Goa played host to Portuguese colonists from the 1500s all the way until 1961 and modern-day Goa is a mix of this past alien culture and the demands of its present in a globalized India. Old, faded but magnificent Portuguese-era homes with wide verandahs and intricate iron grillwork in the windows sit on the narrow streets that were once lazy pedestrian pathways and are now clogged with noisy cars spitting out gray exhaust. The beaches, once strewn with Goans and hippies who assimilated effortlessly with the locals, are now consumed by expensive resorts accessed by a privileged few.
Young people dream of leaving homes tucked in scenic valleys dotted with mango and jackfruit orchards to work at one of the many call centers that have sprung up around the state.
But despite the changes, Goa’s charm is hard to smother, as is the delightful nature of its diversity. The state has large populations of both Hindus and Christians who speak the same language, Konkani, with vastly different accents. Churches like the Basilica of Bom Jesus are as much at home here as the colorful domes of the Mangeshi temple. In fact, Hindus and Christians cross-worship at each other’s churches and temples with unbridled gusto. “The more gods to get blessed by, the merrier,” my Goan aunt, Vilas maushi, an avid temple- and church-goer herself, once explained very logically.
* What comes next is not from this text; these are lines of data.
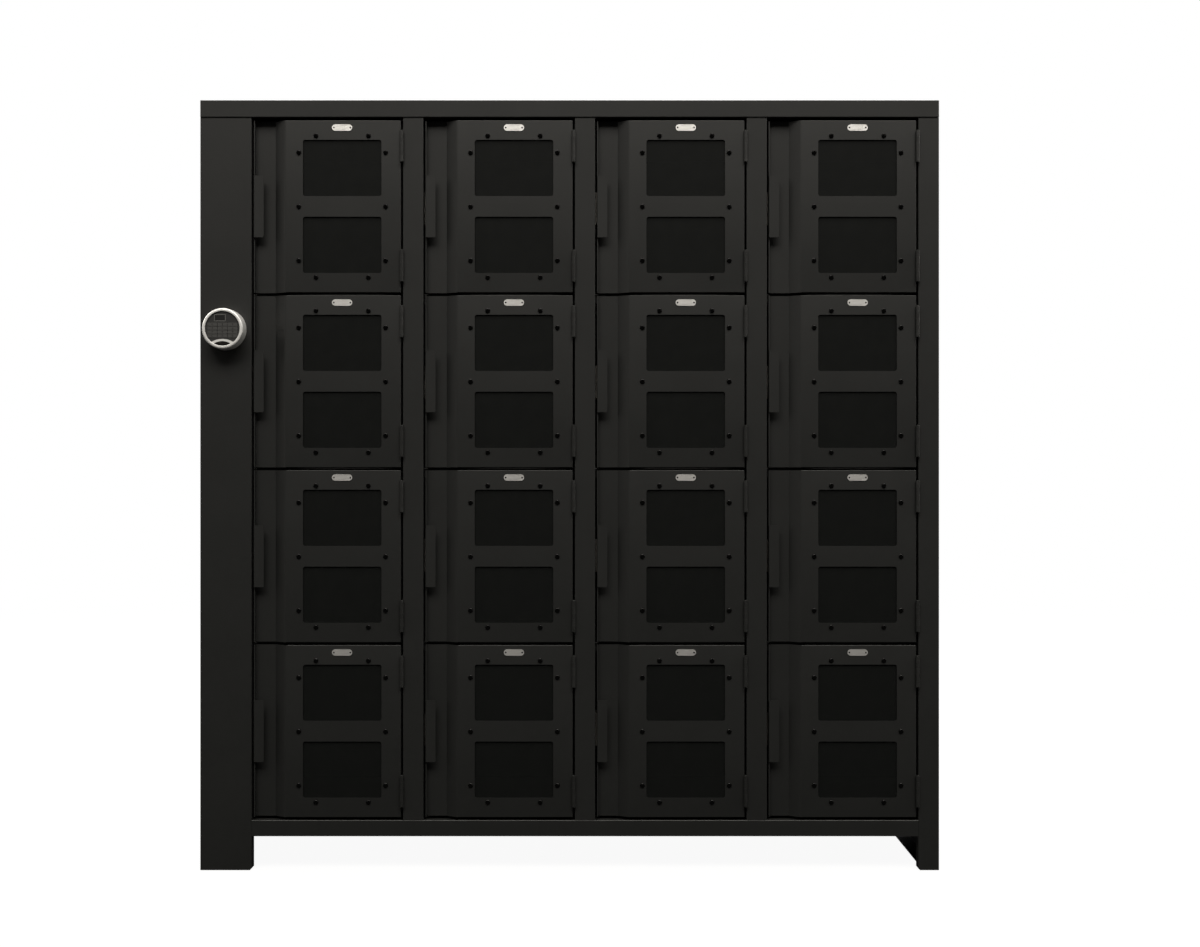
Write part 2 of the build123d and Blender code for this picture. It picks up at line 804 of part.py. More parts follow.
os.makedirs("parts", exist_ok=True)
save(build_top_panel(), "top_panel")
save(build_side_panel(-1), "side_panel_left")
save(build_side_panel(1), "side_panel_right")
save(build_back_panel(), "back_panel")
save(build_control_column(), "control_column")
save(build_right_post(), "right_post")
save(build_mullions(), "mullions")
save(build_base_panel(), "base_panel")
save(build_dividers(), "dividers")
save(build_shelves(), "shelves")
save(build_frame_hinges(), "frame_hinge_leaves")
save(build_hinge_pins(), "hinge_pins")
save(build_latches(), "latches")
save(build_keypad_housing(), "keypad_housing")
save(build_keypad_face(), "keypad_face")
save(build_controller_box(), "controller_box")

for column, row in keys:
    save(build_key(column, row), f"key_r{row + 1}c{column + 1}")

door = build_door()
window = build_window()
for column in range(column_count):
    for row in range(1, tier_count + 1):
        place = Location((left_gap_x(column), front_face, door_z(row)))
        save(door.moved(place), f"door_r{row}c{column + 1}")
        save(window.moved(place), f"window_r{row}c{column + 1}")
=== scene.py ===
"""Multi-tier locker: finishes, window fittings, keypad details, light and camera round the CAD model.

Lengths are in metres, +Z is up, +X is to the right of a person who faces the doors, and the doors
face -Y. Colours are linear. A fitting's mesh is made once, about its own middle, and placed on every
door.
"""
from math import cos, pi, radians, sin, sqrt

import bmesh
import bpy
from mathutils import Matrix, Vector


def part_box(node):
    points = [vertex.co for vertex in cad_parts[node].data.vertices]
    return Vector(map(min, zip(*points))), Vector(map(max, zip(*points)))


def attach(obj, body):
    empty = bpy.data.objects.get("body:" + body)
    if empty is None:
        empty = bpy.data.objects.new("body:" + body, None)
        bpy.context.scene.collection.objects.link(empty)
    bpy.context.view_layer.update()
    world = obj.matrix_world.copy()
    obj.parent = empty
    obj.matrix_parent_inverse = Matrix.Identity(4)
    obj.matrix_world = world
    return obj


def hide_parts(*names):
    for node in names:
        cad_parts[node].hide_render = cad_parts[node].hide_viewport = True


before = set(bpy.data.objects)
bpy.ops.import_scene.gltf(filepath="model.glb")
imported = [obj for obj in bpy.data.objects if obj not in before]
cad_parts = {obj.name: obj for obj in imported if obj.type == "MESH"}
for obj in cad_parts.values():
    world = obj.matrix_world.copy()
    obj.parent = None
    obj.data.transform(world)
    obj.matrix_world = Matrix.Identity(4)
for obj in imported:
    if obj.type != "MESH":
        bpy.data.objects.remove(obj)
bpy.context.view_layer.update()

mm = 0.001
scene = bpy.context.scene
tiers = columns = range(1, 5)
doors = [f"r{tier}c{column}" for tier in tiers for column in columns]

# Window fittings, as in the CAD model
skin_thickness = 2.7 * mm
pane_width = 241.6 * mm
pane_height = 382.6 * mm
pane_thickness = 4.5 * mm
pane_corner_radius = 4.0 * mm
pane_bevel = 0.5 * mm
screw_side_offset = 111.8 * mm
screw_side_rise = 139.0 * mm
screw_end_offset = 67.6 * mm
screw_end_rise = 182.3 * mm
screw_head_radius = 6.3 * mm
screw_head_height = 3.6 * mm
screw_face_drop = 0.2 * mm
screw_rim_radius = 2.4 * mm
screw_rim_depth = 2.6 * mm
screw_shank_radius = 2.5 * mm
screw_clearance = 0.25 * mm
screw_end_proud = 1.0 * mm
nut_width = 8.0 * mm
nut_height = 4.0 * mm
nut_chamfer = 0.6 * mm
plate_length = 52.2 * mm
plate_height = 16.6 * mm
plate_thickness = 1.2 * mm
plate_rise = 202.8 * mm
rivet_offset = 21.2 * mm
rivet_radius = 2.1 * mm
rivet_height = 0.9 * mm

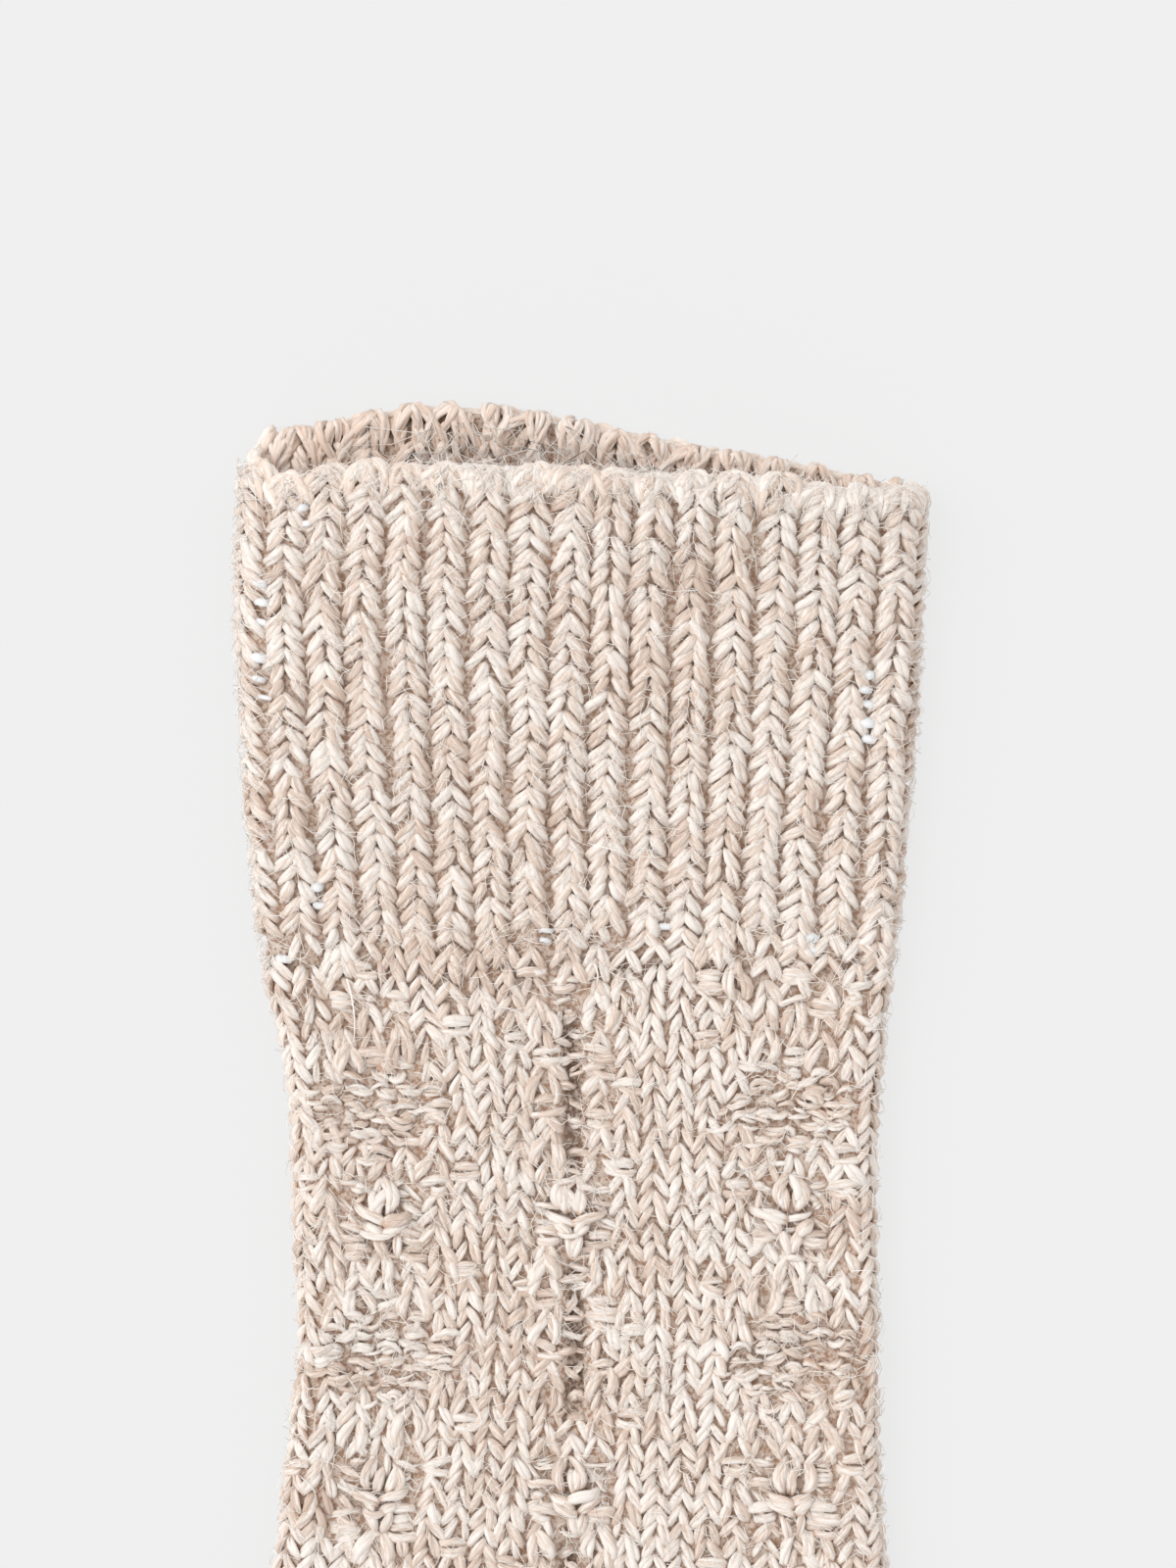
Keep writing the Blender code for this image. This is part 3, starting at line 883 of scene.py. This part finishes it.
# ---- The elastic thread ----------------------------------------------------------------------
# A thin white thread is knitted in with the cuff, and short lengths of it show in a few grooves.
ELASTIC_WHITE = (0.84, 0.85, 0.86)
ELASTIC_WAY = (5, 5, 1, 0.10)
ELASTIC_BAR = [
    (0.00, -0.17, 0.14, -0.20, 0.30),
    (0.30, -0.08, -0.06, 0.60, 0.56),
    (0.70, 0.08, 0.06, 0.62, 0.56),
    (1.00, 0.17, -0.12, -0.20, 0.30),
]
ELASTIC_PLACES = [
    # across, from, to, bars
    (-42.0, 14.6, 29.6, 7),
    (-36.4, 4.6, 6.6, 2),
    (-36.9, 55.8, 57.8, 2),
    (-38.5, 64.6, 65.6, 1),
    (-3.4, 60.6, 62.4, 2),
    (12.5, 60.6, 60.6, 1),
    (31.1, 61.6, 63.2, 2),
    (39.0, 25.6, 34.6, 5),
]


def plain_finish(name, colour):
    """One plain soft colour, for single fibres and threads."""
    material, tree = new_finish(name)
    seal(tree, {"Base Color": (*colour, 1.0), "Roughness": 0.8, "Specular IOR Level": 0.2})
    return material


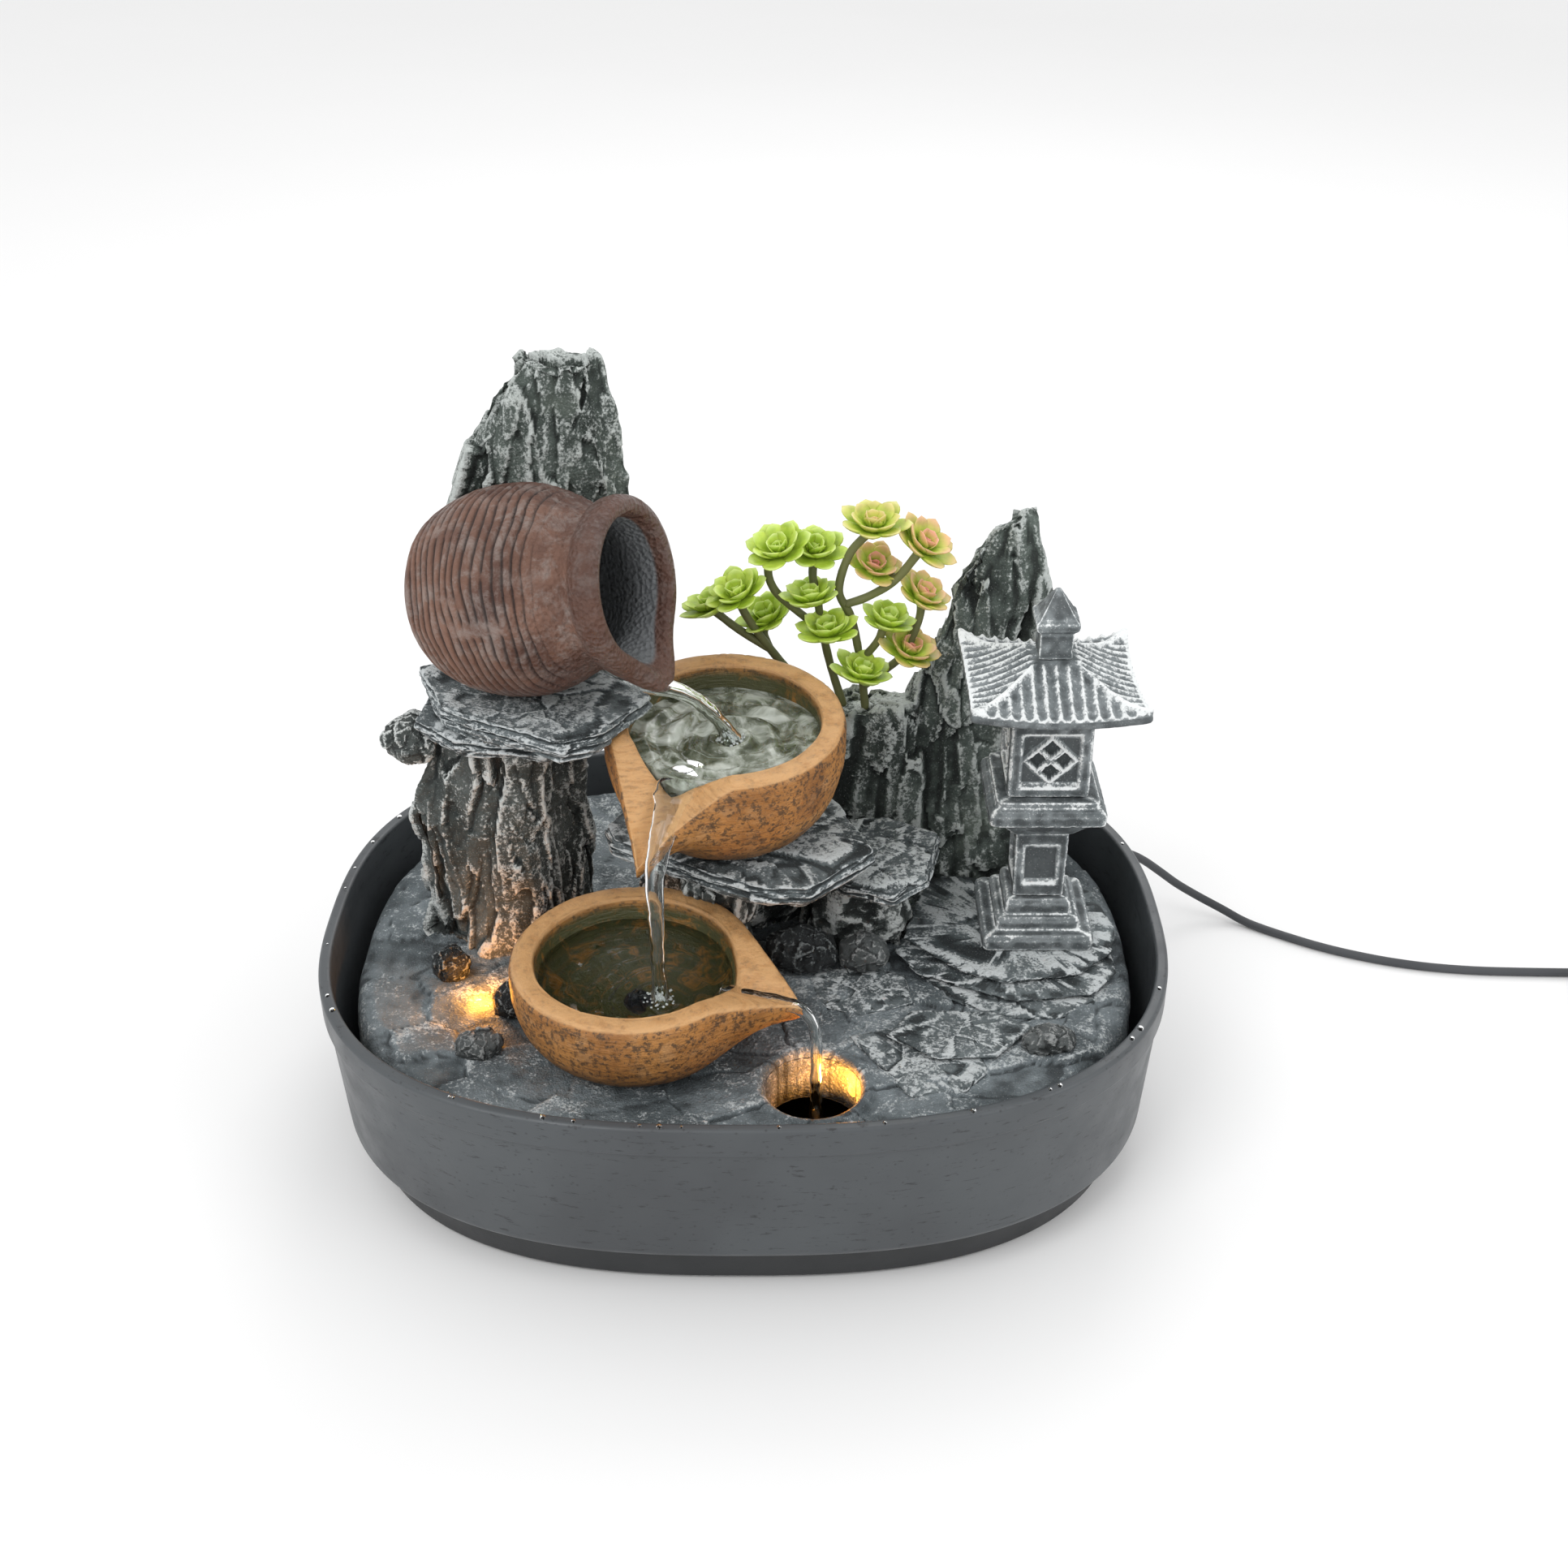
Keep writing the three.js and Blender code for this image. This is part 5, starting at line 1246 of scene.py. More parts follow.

The cuisine of Goa– or rather the cuisines– are just as diverse and delightful. Both the Hindus and the Christians cook a good deal with rice and fish but they cook these ingredients up into vastly different dishes. The Christian cuisine includes dishes like Cafreal, a spicy preparation made usually with chicken and with spices and herbs like coriander, pepper, ginger and garlic. Then there’s Bebinca, a multi-layered sweet made with flour and eggs and coconut milk and often sold fresh by the roadside. And Ambot-tik, a spicy-sour dry curry made usually with fish, among many other dishes.
The Hindus, on the other hand, cook fish curries fragrant with triphal, a small, round spice, and mellowed with coconut paste, and vegetable stews like khatkhate and Ambyache Sasam (made with ripe mangoes which also grow abundantly here).
The dish I am sharing today, Vindaloo, is a Goan classic but it is not something my stepmom made in her Hindu kitchen. The reason was it is usually made with pork which is a popular meat among the Christians of Goa but which, for some reason, is a meat even Hindus who are not vegetarian seemed to shun, at least in those days.
I shun pork because I would rather not eat a cute little pig (did you know they are smarter than dogs ?). So my vindaloo is made with two veggies I love and that make great meat substitutes– eggplant and mushrooms. Trust me, you’ll never miss the meat.
I adore vindaloo because it is gloriously vibrant, with the contrasting flavors of vinegar, garlic, chilli powder and mustard. It goes beautifully with boiled rice but I also love scooping it up with a laadi pav roll, sold fresh in Goa by pav-wallahs who make the rounds of neighborhoods each morning on their bicycles.
1 large eggplant (I prefer this kind for this dish because it has a heftier texture), cut into a chunky dice
12-15 crimini mushrooms (use button or even shiitake if you prefer), halved or quartered if large
2 medium red onions, chopped
2 cups crushed tomatoes
1 tbsp olive oil
1/4 cup chopped coriander leaves
4 spring onions or scallions, white and green parts chopped (optional)
1 2-inch cinnamon stick
2 tsp black mustard seeds
Grind to a paste in a blender the following ingredients:
1/3 cup balsamic vinegar (this recipe traditionally uses white vinegar but I prefer balsamic because it’s sweeter and the flavor goes better with the veggies)
1 tbsp extra virgin olive oil
6-8 cloves garlic, minced
A 1-inch piece of ginger, chopped
2 level tbsp garam masala
1/2 tsp turmeric
1 tsp red chilli powder (use more or less per your taste)
1 tbsp mustard seeds, ground
1 tbsp coriander seeds, ground
1 tsp cumin seeds, ground
1 tsp sugar
1 tsp salt
Marinate the mushrooms and eggplant in the paste and set aside for at least an hour.
Heat the olive oil in a large pot.
Add the onions and cook, stirring, until golden-brown, about 10 minutes. Do not hurry through this- you want the onions to develop a lot of flavor
Add the marinated vegetables and cook, stirring about 5 minutes.
Add the crushed tomatoes and cinnamon stick. Bring to a boil, lower the heat to simmer. Cover the pot and allow the curry to cook for about an hour, stirring once in a while to ensure the veggies get cooked evenly.
Once the vegetables are really tender, add more salt if needed and stir in the mustard seeds.
Stir in the coriander leaves and garnish with the spring onions, if using.